(Ilustración: Giovanni Tazza)
(Ilustración: Giovanni Tazza)
Carlos Meléndez

El proceso de reconciliación impulsado por el gobierno –en cualquiera de sus modalidades: Gabinete, pacto, diálogo, etc.– es otra farsa más del presidente Kuczynski. Se trata del manoseo político de un término de complejidad filosófica y política, que ha sido columna vertebral de procesos de pacificación en países que han atravesado cruentas guerras civiles y dictaduras. En el caso peruano, se degrada el concepto para justificar un pacto político entre un mandatario acorralado por acusaciones de corrupción, urgido de salvar su banda presidencial, y un ex presidente cuyo pragmatismo nunca ha respondido a valores democráticos. Estamos ante uno de los episodios más infames de nuestra historia.

Concuerdo con quienes señalan que el país necesita políticas de paz, pero también con aquellos que cuestionan por dónde comenzar. En todo caso, la reconciliación implicaría dos niveles: el de los sujetos de la polarización (fujimoristas versus antifujimoristas) y el de los involucrados en la desafección (la clase política y la ciudadanía indiferente). El primero no puede darse sin el segundo, porque solo el retorno de la confianza en la política puede sustentar socialmente las pugnas entre las élites movilizadas.  

El primero no es sencillo, pues los sujetos a entenderse no son partidos políticos. El antifujimorismo carece de organización ideológica y disciplinaria, lo cual imposibilita que los lineamientos y acuerdos de sus dirigencias fluyan hacia sus bases. A su vez, la manifiesta ruptura en Fuerza Popular también descubre la orfandad institucional de la fracción albertista, la cual –esta es la novedad– tampoco es un partido, sino una secta, mientras el keikismo es un partido en ciernes. No es posible el acercamiento político con tanta precariedad, sin mencionar a la facción tecnocrática que ocupa el Ejecutivo. La reconciliación, como lo admite la historia, se procura exitosa solo con partidos.  

La segunda reconciliación es más complicada aun porque, como toda iniciativa política “desde arriba”, cae en el saco roto de la indiferencia ciudadana. Nómbrese como se le nombre –“reconstrucción”, “reconciliación”, “pacificación”–, con desconfianza estos términos pierden sentido y se vuelven inútiles para el futuro. Para las mayorías de peruanos, la “reconciliación” no importa porque la proponen actores deslegitimados.  
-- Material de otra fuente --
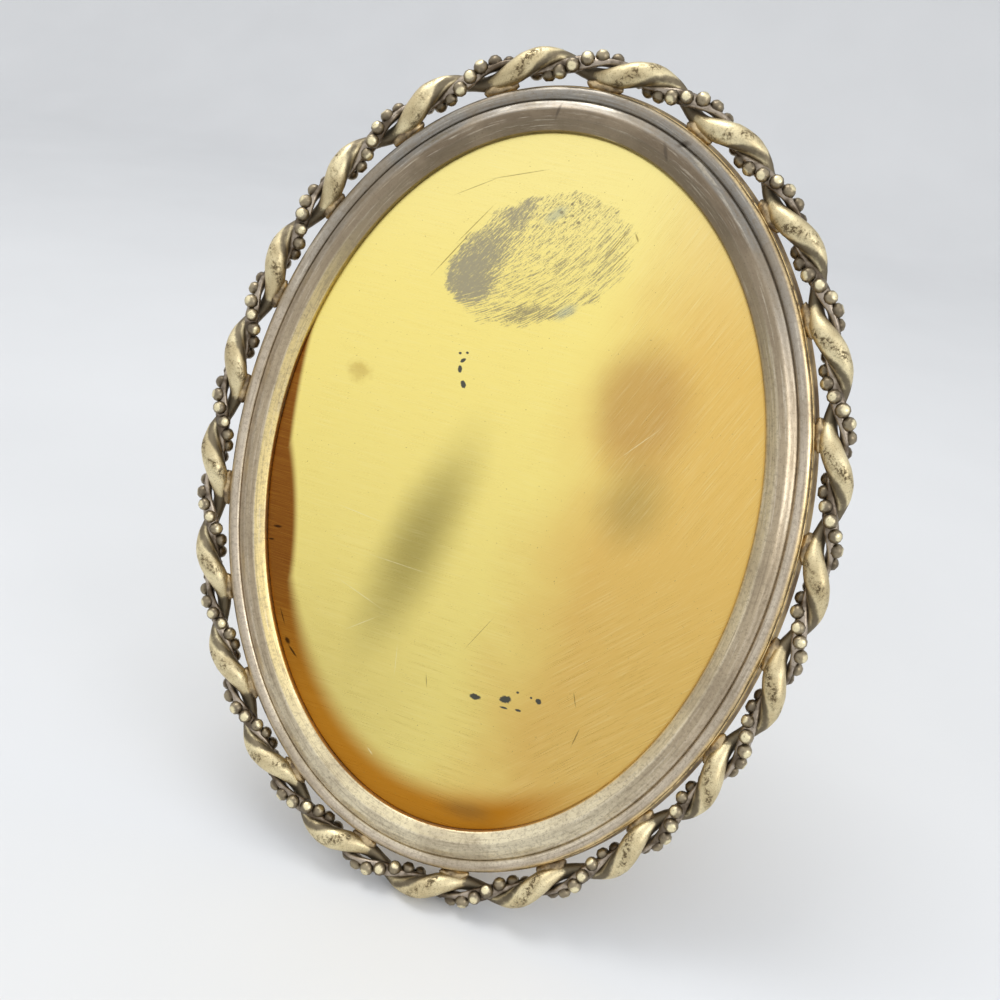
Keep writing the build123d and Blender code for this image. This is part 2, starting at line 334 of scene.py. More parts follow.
# %% Finish of the silvered moulding
def silvered_moulding():
    finish, shader = start_finish("silvered_moulding")
    across = attribute(finish, "across")
    flow = attribute(finish, "flow", "Vector")
    place = object_place(finish)
    tint = plated_tones_shade_and_light(finish, across)
    lines = grain(finish, flow, 1.0, 6.0, 0.72)
    clouds = grain(finish, place, 55.0, 5.0, 0.6)
    specks = grain(finish, place, 2600.0, 2.0, 0.7)
    grit = grain(finish, place, 1100.0, 4.0, 0.75)
    layers = (
        (lines, 0.50, 0.66, 0.55, (0.27, 0.21, 0.14)),
        (lines, 0.46, 0.34, 0.40, (0.88, 0.80, 0.64)),
        (clouds, 0.46, 0.66, 0.50, (0.36, 0.29, 0.20)),
        (grit, 0.46, 0.66, 0.42, (0.24, 0.19, 0.13)),
        (specks, 0.60, 0.74, 0.55, (0.12, 0.09, 0.06)),
    )
    for result, low, high, share, colour in layers:
        tint = mixed(finish, eased(finish, result, low, high, 0.0, share), tint, colour)
    face = face_place(finish)
    uneven = wandering(finish, face, 1.2)
    for centre, size, degrees in seam_marks:
        mark = patch(finish, face, centre, size, degrees, 0.7, 0.6, uneven)
        tint = mixed(finish, share_of(finish, mark, 0.7), tint, (0.10, 0.08, 0.06))
    plug(finish, shader.inputs["Base Color"], tint)
    dull = eased(finish, clouds, 0.3, 0.7, 0.30, 0.42)
    plug(finish, shader.inputs["Roughness"], added(finish, dull, eased(finish, lines, 0.4, 0.7, 0, 0.08)))
    relief(finish, shader, added(finish, lines, share_of(finish, specks, 0.3)), 0.05, 0.6)
    return finish


moulding_finish = silvered_moulding()
print("finish", moulding_finish.name, len(moulding_finish.node_tree.nodes), "nodes")

# %% [markdown]
# A ring starts as its section, a closed loop of a few points. Cutting the corners twice gives the
# soft edges of worn metal. The section is spun once round a circle, and the circle is then bent
# onto the oval, point by point, so that every ring keeps its section all the way round.

# %% A section spun and bent onto the oval
ring_steps = 480
ring_radius = (half_width + half_height) / 2
line_stretch = 14.0


def soften(corners, rounds=2):
    """Cuts each corner of a closed section, as wear does."""
    for turn in range(rounds):
        cut = []
        for i, corner in enumerate(corners):
            before, after = Vector(corners[i - 1]), Vector(corner)
            cut += [before.lerp(after, 0.25), before.lerp(after, 0.75)]
        corners = cut
    return corners


def arch(centre, width, rise, count):
    """Points over a half round, from its inner foot to its outer foot."""
    turns = [math.pi * i / count for i in range(count + 1)]
    return [(centre[0] - width / 2 * math.cos(t), centre[1] + rise * math.sin(t)) for t in turns]


def spin_ring(section):
    """A section of offset and height, spun round and bent onto the oval."""
    work = bmesh.new()
    across = work.verts.layers.float.new("across")
    flow = work.verts.layers.float_vector.new("flow")
    corners = [work.verts.new((0, ring_radius + offset, height)) for offset, height in section]
    edges = [work.edges.new((corners[i - 1], corner)) for i, corner in enumerate(corners)]
    bmesh.ops.spin(
        work,
        geom=corners + edges,
        cent=(0, 0, 0),
        axis=(0, 0, 1),
        angle=2 * math.pi,
        steps=ring_steps,
        use_merge=True,
    )
    for vert in work.verts:
        turn = math.atan2(vert.co.x, vert.co.y)
        offset = math.hypot(vert.co.x, vert.co.y) - ring_radius
        vert[across] = offset
        round_place = Vector((math.sin(turn), math.cos(turn), 0)) * ring_radius / line_stretch
        vert[flow] = round_place + Vector((0, 0, (offset + vert.co.z) * 1.6))
        vert.co = oval_point(turn, offset, vert.co.z)
    bmesh.ops.recalc_face_normals(work, faces=work.faces)
    return work


def keep_piece(name, work, finish, body="frame", place=to_frame, sharp=None):
    """Moves a mesh to the frame and makes it a piece that rides on a body."""
    bmesh.ops.transform(work, matrix=place, verts=work.verts)
    mesh = bpy.data.meshes.new(name)
    work.to_mesh(mesh)
    work.free()
    mesh.materials.append(finish)
    mesh.shade_smooth()
    if sharp:
        mesh.set_sharp_from_angle(angle=math.radians(sharp))
    piece = bpy.data.objects.new(name, mesh)
    bpy.context.scene.collection.objects.link(piece)
    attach(piece, body)
    print(name, len(mesh.polygons), "faces")
    return piece


# %% [markdown]
# The moulding's section rises from a thin lip over a bevel to a flat, falls through a scoop that
# holds the tarnish, and ends in a half round bead.

# %% The moulding
seat_height = 3.4
bead_foot = 5.0
moulding_section = [
    (0.35, seat_height + 0.02),
    (0.02, seat_height + 0.1),
    (0.0, 4.9),
    (0.14, 5.26),
    (2.18, 6.58),
    (2.55, 6.76),
    (4.3, 6.86),
    (4.9, 6.72),
    (5.5, 6.38),
    (6.2, 5.92),
    (6.9, 5.58),
    *arch((8.6, bead_foot), 3.2, 1.05, 8),
    (10.2, seat_height + 0.02),
]
moulding = keep_piece(
    "moulding_ring", spin_ring(soften(moulding_section)), moulding_finish
)
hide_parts("front_moulding")

# %% [markdown]
# The band behind the moulding is plain brass, which the silver never covered. Its wall flares
# outwards, so a thin golden brown line shows round the ring. Age has darkened it in clouds.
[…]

¿Es imposible reconciliar al país? No. Solo la consecución ininterrumpida de procesos electorales permitirá ir incorporando, paulatinamente, las disputadas aristas de la memoria colectiva. La agenda de los futuros presidenciables definirá si el “fujimorismo sin Alberto” merece acceder al poder o permanecerá vetado bajo el ejercicio de las reglas de juego democráticas. Un proceso de reconciliación nacional toma décadas. (En Chile, la división política posdictadura sobrevive tras casi 30 años). Por eso suena a burla el abuso del término, indiferente a las víctimas, directas y estructurales, de la violencia que ha dividido al país. Lamentablemente, mi temor más fundado es que antes que reconciliarnos, se impondrá el olvido. La baja politización, la desafección extensa y las élites agresivas –de uno y otro lado– favorecen que en el futuro olvidemos el pasado. La ignorancia es también una forma (mediocre) de paz.